Task to carry out: Write out the data below in full. Keep it exact.

Data excerpt:

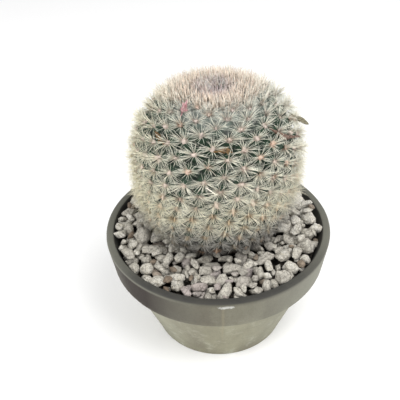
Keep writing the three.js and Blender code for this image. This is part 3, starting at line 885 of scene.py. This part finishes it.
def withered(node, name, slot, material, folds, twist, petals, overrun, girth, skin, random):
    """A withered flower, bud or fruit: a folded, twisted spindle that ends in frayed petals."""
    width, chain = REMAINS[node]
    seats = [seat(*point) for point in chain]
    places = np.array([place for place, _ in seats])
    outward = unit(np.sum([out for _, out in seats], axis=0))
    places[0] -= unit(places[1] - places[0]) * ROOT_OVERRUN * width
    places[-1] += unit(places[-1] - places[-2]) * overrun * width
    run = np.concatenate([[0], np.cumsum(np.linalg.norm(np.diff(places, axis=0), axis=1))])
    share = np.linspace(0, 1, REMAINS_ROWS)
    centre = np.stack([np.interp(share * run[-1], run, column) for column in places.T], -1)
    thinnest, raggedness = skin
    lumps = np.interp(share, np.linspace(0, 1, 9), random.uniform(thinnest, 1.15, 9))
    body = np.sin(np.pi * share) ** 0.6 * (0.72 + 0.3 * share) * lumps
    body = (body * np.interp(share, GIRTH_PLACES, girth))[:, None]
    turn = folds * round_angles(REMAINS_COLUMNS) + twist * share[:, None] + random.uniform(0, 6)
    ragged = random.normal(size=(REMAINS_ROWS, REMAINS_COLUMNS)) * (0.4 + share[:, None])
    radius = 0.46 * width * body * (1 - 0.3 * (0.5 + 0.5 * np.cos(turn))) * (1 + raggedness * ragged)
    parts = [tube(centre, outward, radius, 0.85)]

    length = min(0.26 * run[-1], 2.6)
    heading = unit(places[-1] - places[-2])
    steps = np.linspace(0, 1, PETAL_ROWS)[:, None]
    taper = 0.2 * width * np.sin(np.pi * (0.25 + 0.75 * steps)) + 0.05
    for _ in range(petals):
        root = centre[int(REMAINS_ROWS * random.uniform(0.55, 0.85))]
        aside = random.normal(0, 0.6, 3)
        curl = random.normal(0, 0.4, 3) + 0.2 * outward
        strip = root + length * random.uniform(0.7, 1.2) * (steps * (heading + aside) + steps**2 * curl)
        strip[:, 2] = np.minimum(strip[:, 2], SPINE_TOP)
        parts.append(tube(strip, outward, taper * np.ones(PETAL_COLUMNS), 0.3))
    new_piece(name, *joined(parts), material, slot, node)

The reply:
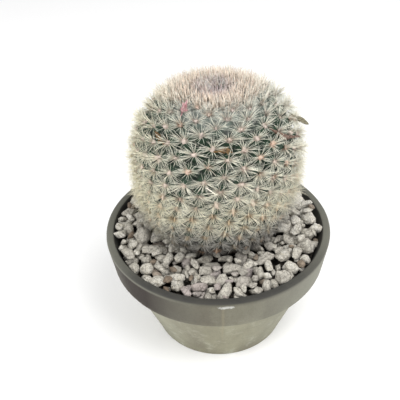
Keep writing the three.js and Blender code for this image. This is part 3, starting at line 885 of scene.py. This part finishes it.
def withered(node, name, slot, material, folds, twist, petals, overrun, girth, skin, random):
    """A withered flower, bud or fruit: a folded, twisted spindle that ends in frayed petals."""
    width, chain = REMAINS[node]
    seats = [seat(*point) for point in chain]
    places = np.array([place for place, _ in seats])
    outward = unit(np.sum([out for _, out in seats], axis=0))
    places[0] -= unit(places[1] - places[0]) * ROOT_OVERRUN * width
    places[-1] += unit(places[-1] - places[-2]) * overrun * width
    run = np.concatenate([[0], np.cumsum(np.linalg.norm(np.diff(places, axis=0), axis=1))])
    share = np.linspace(0, 1, REMAINS_ROWS)
    centre = np.stack([np.interp(share * run[-1], run, column) for column in places.T], -1)
    thinnest, raggedness = skin
    lumps = np.interp(share, np.linspace(0, 1, 9), random.uniform(thinnest, 1.15, 9))
    body = np.sin(np.pi * share) ** 0.6 * (0.72 + 0.3 * share) * lumps
    body = (body * np.interp(share, GIRTH_PLACES, girth))[:, None]
    turn = folds * round_angles(REMAINS_COLUMNS) + twist * share[:, None] + random.uniform(0, 6)
    ragged = random.normal(size=(REMAINS_ROWS, REMAINS_COLUMNS)) * (0.4 + share[:, None])
    radius = 0.46 * width * body * (1 - 0.3 * (0.5 + 0.5 * np.cos(turn))) * (1 + raggedness * ragged)
    parts = [tube(centre, outward, radius, 0.85)]

    length = min(0.26 * run[-1], 2.6)
    heading = unit(places[-1] - places[-2])
    steps = np.linspace(0, 1, PETAL_ROWS)[:, None]
    taper = 0.2 * width * np.sin(np.pi * (0.25 + 0.75 * steps)) + 0.05
    for _ in range(petals):
        root = centre[int(REMAINS_ROWS * random.uniform(0.55, 0.85))]
        aside = random.normal(0, 0.6, 3)
        curl = random.normal(0, 0.4, 3) + 0.2 * outward
        strip = root + length * random.uniform(0.7, 1.2) * (steps * (heading + aside) + steps**2 * curl)
        strip[:, 2] = np.minimum(strip[:, 2], SPINE_TOP)
        parts.append(tube(strip, outward, taper * np.ones(PETAL_COLUMNS), 0.3))
    new_piece(name, *joined(parts), material, slot, node)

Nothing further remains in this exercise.